"I received your letter of June 10th. I have never talked to a Jesuit priest in my life and I am astonished by the audacity to tell such lies about me. From the viewpoint of a Jesuit priest I am, of course, and have always been an atheist. Your counter-arguments seem to me very correct and could hardly be better formulated. It is always misleading to use anthropomorphical concepts in dealing with things outside the human sphere — childish analogies. We have to admire in humility and beautiful harmony of the structure of this world — as far as we can grasp it. And that is all."Four years later, in 1949, Raner wrote Einstein again, asking for clarification: “Some people might interpret (your letter) to mean that to a Jesuit priest, anyone not a Roman Catholic is an atheist, and that you are in fact an orthodox Jew, or a Deist, or something else. Did you mean to leave room for such an interpretation, or are you from the viewpoint of the dictionary an atheist; i.e., ‘one who disbelieves in the existence of a God, or a Supreme Being?’” Einstein responded on September 28, 1949:"I have repeatedly said that in my opinion the idea of a personal God is a childlike one. You may call me an agnostic, but I do not share the crusading spirit of the professional atheist whose fervor is mostly due to a painful act of liberation from the fetters of religious indoctrination received in youth. I prefer an attitude of humility corresponding to the weakness of our intellectual understanding of nature and of our own being."
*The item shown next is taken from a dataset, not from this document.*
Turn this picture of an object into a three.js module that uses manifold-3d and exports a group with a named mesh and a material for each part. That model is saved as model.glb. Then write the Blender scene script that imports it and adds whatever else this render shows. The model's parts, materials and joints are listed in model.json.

I agree, and would also add what Noam Chomsky said when asked the same question: what do you even mean by "God" or a "Supreme Being" in the first place? At least the believers in an anthropomorphic personal god have something specific in mind that we can dismiss as a fantasy, but the attempts of sophisticated theists to be more nuanced about it quickly devolve into, uh, poetry (if you're feeling generous), or gibberish (if you're not).
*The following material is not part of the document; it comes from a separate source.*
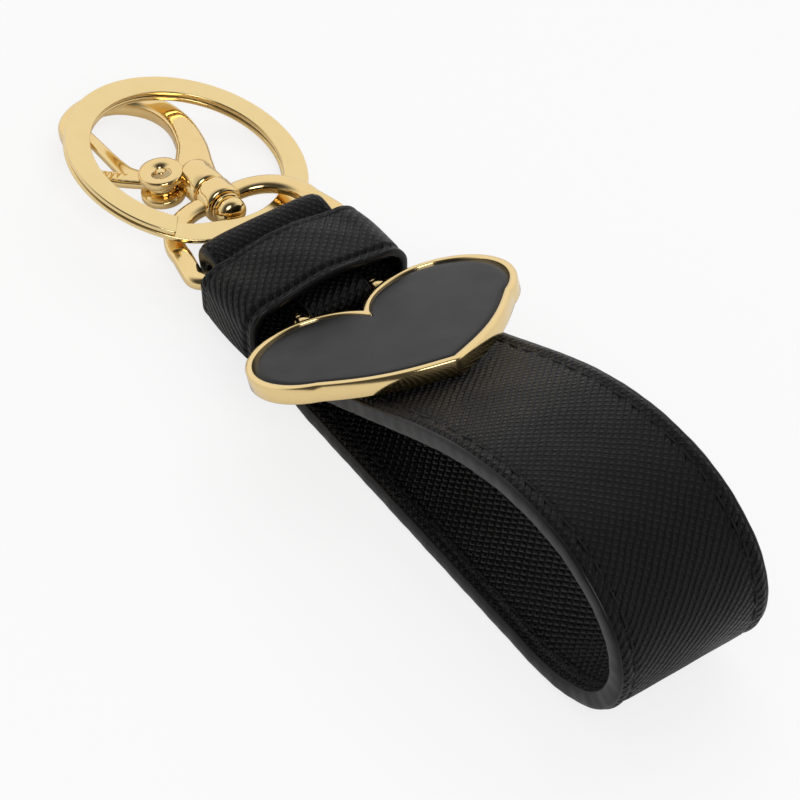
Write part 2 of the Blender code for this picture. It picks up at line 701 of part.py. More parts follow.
def make_gate(parts, guides, swivel):
    """Build the hook's gate with its thumb lever, the pivot pin and the hidden spring."""
    pivot = bpy.data.objects.new("gate_axis", None)
    out = BASE_NEAR + PIVOT_OUT
    place(pivot, parts, None, Matrix.Translation((-out, PIVOT_SIDE, 0)), swivel)
    shift = Matrix.Translation((out, -PIVOT_SIDE, 0))
    gate = plate_curve("hook_gate", [ribbon(GATE_ROUTE, BASE_NEAR)], GATE_THICKNESS, GATE_EDGE)
    gate = as_mesh(place(gate, parts, gold("gate_gold"), shift, pivot), parts)
    thumb_thickness = GATE_THICKNESS - 0.2 * MM
    thumb = plate_curve("gate_thumb", [ribbon(THUMB_ROUTE, BASE_NEAR)], thumb_thickness, GATE_EDGE)
    thumb = as_mesh(place(thumb, guides, None, shift, pivot), guides)
    hub_thickness = GATE_THICKNESS + 0.1 * MM
    still = Matrix.Identity(4)
    hub = cylinder("gate_hub", GATE_HUB_RADIUS, hub_thickness, guides, None, still, pivot)
    bore = cylinder(
        "gate_bore", PIN_RADIUS + PIN_GAP, 4 * GATE_THICKNESS, guides, None, still, pivot, 24
    )
    room = Matrix.Translation((0, 0, hub_thickness / 2 - SPRING_ROOM + hub_thickness))
    pocket_radius = SPRING_RADIUS + SPRING_WIRE / 2 + RUNNING_GAP
    pocket = cylinder(
        "gate_spring_pocket", pocket_radius, 2 * hub_thickness, guides, None, room, pivot
    )
    boolean(gate, hub, "UNION")
    boolean(gate, thumb, "UNION")
    boolean(gate, bore, "DIFFERENCE")
    boolean(gate, pocket, "DIFFERENCE")
    cylinder("gate_pin", PIN_RADIUS, HUB_THICKNESS, parts, gold("pin_gold"), still, pivot, 24)
    wire = bpy.data.curves.new("gate_spring", "CURVE")
    wire.dimensions = "3D"
    wire.bevel_depth = SPRING_WIRE / 2
    wire.bevel_resolution = 1
    wire.use_fill_caps = True
    spline = wire.splines.new("POLY")
    count = SPRING_TURNS * 20
    spline.points.add(count)
    low = hub_thickness / 2 - SPRING_ROOM + RUNNING_GAP
    for index, point in enumerate(spline.points):
        angle = 2 * math.pi * SPRING_TURNS * index / count
        height = low + SPRING_LENGTH * index / count
        point.co = (SPRING_RADIUS * math.cos(angle), SPRING_RADIUS * math.sin(angle), height, 1.0)
    spring = bpy.data.objects.new("gate_spring", wire)
    place(spring, parts, finish("spring_steel", (0.5, 0.5, 0.5), 1.0, 0.3), still, pivot)


def make_split_ring(parts, guides, frame):
    """Build the split key ring: one flat wire in two coils, with a step between them."""
    section = bpy.data.curves.new("ring_section", "CURVE")
    section.dimensions = "2D"
    corner = 0.18 * MM
    wide = RING_RIM / 2
    tall = COIL_THICKNESS / 2
    outline = section.splines.new("POLY")
    outline.points.add(7)
    corners = (
        (wide, corner - tall), (wide, tall - corner), (wide - corner, tall), (corner - wide, tall),
        (-wide, tall - corner), (-wide, corner - tall), (corner - wide, -tall), (wide - corner, -tall),
    )
    for point, (x, y) in zip(outline.points, corners):
        point.co = (x, y, 0.0, 1.0)
    outline.use_cyclic_u = True
    shape = bpy.data.objects.new("ring_section", section)
    place(shape, guides, None, Matrix.Identity(4))
    shape.hide_render = True
    shape.display_type = "WIRE"
    wire = bpy.data.curves.new("split_ring", "CURVE")
    wire.dimensions = "3D"
    wire.twist_mode = "Z_UP"
    wire.bevel_mode = "OBJECT"
    wire.bevel_object = shape
    wire.use_fill_caps = True
    path = wire.splines.new("POLY")
    radius = RING_OUTER_RADIUS - RING_RIM / 2
    first = STEP_START + STEP_ANGLE + COIL_END_GAP - 360.0
    last = STEP_START + 360.0 - COIL_END_GAP
    count = 140
    path.points.add(count)
    for index, point in enumerate(path.points):
        turn = first + (last - first) * index / count
        rise = smooth((turn - STEP_START) / STEP_ANGLE)
        angle = math.radians(turn)
        height = (rise - 0.5) * COIL_PITCH
        point.co = (radius * math.cos(angle), radius * math.sin(angle), height, 1.0)
    ring = bpy.data.objects.new("split_ring", wire)
    tilt = Matrix.Rotation(RING_PITCH, 4, "Y") @ Matrix.Rotation(-RING_ROLL, 4, "X")
    centre = Matrix.Translation((-RING_OUT, 0, RING_UP))
    place(ring, parts, gold("ring_gold"), centre @ tilt, frame)
    as_mesh(ring, parts)


def make_hardware(parts, guides):
    """Build the metal pieces on the D-ring's bar, all hanging from the bar's axis."""
    frame = bpy.data.objects.new("d_ring_axis", None)
    seat = Matrix.Translation((BAR_X, 0, BAR_Z)) @ Matrix.Rotation(-HARDWARE_DROP, 4, "Y")
    place(frame, parts, None, seat)
    swivel = bpy.data.objects.new("swivel_axis", None)
    place(swivel, parts, None, Matrix.Identity(4), frame)
    make_d_ring(parts, guides, frame)
    make_swivel(parts, swivel)
    make_hook(parts, guides, swivel)
    make_gate(parts, guides, swivel)
    make_split_ring(parts, guides, frame)


def main():
    clear_scene()
    parts = make_collection("wristlet_keychain")
    guides = make_collection("guides")
    make_strap(parts, guides)
    make_keeper(parts)
    make_heart_tab(parts)
    make_heart(parts, guides)
    make_hardware(parts, guides)


main()
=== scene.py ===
import math

import bpy
import numpy as np
from mathutils import Matrix, Vector


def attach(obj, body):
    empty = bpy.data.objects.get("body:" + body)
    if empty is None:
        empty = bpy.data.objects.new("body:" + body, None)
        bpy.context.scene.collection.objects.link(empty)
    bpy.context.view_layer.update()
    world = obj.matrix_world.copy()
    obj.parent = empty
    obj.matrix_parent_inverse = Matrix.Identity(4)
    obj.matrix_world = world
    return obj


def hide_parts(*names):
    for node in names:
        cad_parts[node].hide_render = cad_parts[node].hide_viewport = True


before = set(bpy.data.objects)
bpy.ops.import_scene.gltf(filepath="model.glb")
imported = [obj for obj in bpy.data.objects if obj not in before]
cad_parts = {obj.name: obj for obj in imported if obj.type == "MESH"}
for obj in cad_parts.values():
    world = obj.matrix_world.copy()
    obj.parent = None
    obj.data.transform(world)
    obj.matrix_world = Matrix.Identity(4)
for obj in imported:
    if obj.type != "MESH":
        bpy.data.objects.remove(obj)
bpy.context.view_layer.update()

MM = 0.001
rng = np.random.default_rng(11)


# ---------------------------------------------------------------- strap, outer leather
# One long piece of black cross-hatch embossed leather: it wraps the D-ring's bar, runs flat,
# bends up into the wrist loop and comes back into the keeper. It is sewn to the lining.

STRAP_HALF = 11.0
STITCH_LINE = 8.9
STITCH_PITCH = 3.35


def strap_path(step=0.35):
    """The strap's outer side in the XZ plane, in mm: straight and arc legs walked in turn.

    Returns x, z, heading (radians), distance, and how far the core fills the strap (0 to 1).
    """
    run_z, fold_radius, tail_top = 1.7, 3.7, 6.2
    ramp_turn = 2 * math.atan(run_z / 12.0)
    ramp_arc = 12.0 / (2 * math.sin(ramp_turn)) * ramp_turn
    legs = [(6.5, 0), (math.pi * fold_radius, 180), (14.7, 0)]
    legs += [(ramp_arc, -math.degrees(ramp_turn)), (ramp_arc, math.degrees(ramp_turn))]
    core_start = sum(leg[0] for leg in legs)
    legs += [(48.3, 0), (12, 31.2), (12, 50.1), (12, 56.3), (12, 36.4), (12, 19.6), (12, 11.7), (8, 2.7)]
    x, z, heading, distance = -38.5, 9.1, math.pi, 0.0
    rows = [(x, z, heading, distance)]

    def walk(length, turn):
        nonlocal x, z, heading, distance
        count = max(1, round(length / step))
        for _ in range(count):
            half = math.radians(turn) / count / 2
            heading += half
            x += length / count * math.cos(heading)
            z += length / count * math.sin(heading)
            heading += half
            distance += length / count
            rows.append((x, z, heading, distance))

    for length, turn in legs:
        walk(length, turn)
    fall = heading - 3 * math.pi
    ease = 8.0
    straight = (z - tail_top - ease / fall * (1 - math.cos(fall))) / math.sin(fall)
    core_end = distance + straight
    for length, turn in ((straight, 0), (ease, -math.degrees(fall)), (15.0, 0)):
        walk(length, turn)
    rows = np.array(rows)
    s = rows[:, 3]
    rise = np.clip((s - core_start + 8.0) / 8.0, 0, 1)
    fade = np.clip((core_end + 8.0 - s) / 8.0, 0, 1)
    full = rise * rise * (3 - 2 * rise) * fade * fade * (3 - 2 * fade)
    return rows[:, 0], rows[:, 1], rows[:, 2], s, full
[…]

I also pretty much agree with his characterization of the "professional atheist". I personally identify as an atheist because, like he said about the Jesuit priest, I am one as far as the vast majority of my society is concerned. Also, given how much actual, dangerous oppression faces those in many countries who refuse to conform, I think it's important to not take for granted our luxury to be open about our lack of belief, to help destigmatize it. But I don't think religion ever will be totally eradicated, and my suspicion of human nature is such that I can't get truly enthusiastic about what a wonderful world it will be if only it could be. And while I certainly understand the impulse, I can't help but shudder a little to see the sort of tribal mentality that wants to highlight all the examples of those on "our side" -- atheist musicians, actors, and other public figures. I know it can be comforting to be reminded that one isn't alone in holding an unpopular belief, but as is so often the case with politics, it's easy to develop a monomaniacal fixation on such a distinction. Roy Edroso has long been keenly critical of conservatives who subordinate art to propaganda for the party line, disowning entertainers who express heretical opinions, but I've seen quite a few liberals as well who care more about the political beliefs of an artist than the art itself.
So I feel like my atheism is more positional than ideological. I am not on anyone's "side". I have no desire to convince other people to agree with me; I only want to retain enough personal space in which to be free from excessive pressure to agree with them. But I'll also assert myself against those who seem to feel that Einstein's "attitude of humility" is somehow incongruous with open expressions of atheism. I've said before, and I'll say again: in my eyes, agnosticism is a statement about the boundaries of knowledge. Atheism is a statement about the credibility of belief. We can fully admit that we don't know absolutely everything, that we can't see everything from a - ahem - God's-eye perspective, while feeling confident enough to say that we see no reason to believe that our imperfect knowledge leaves a loophole for any metaphysical fantasy we can dream up.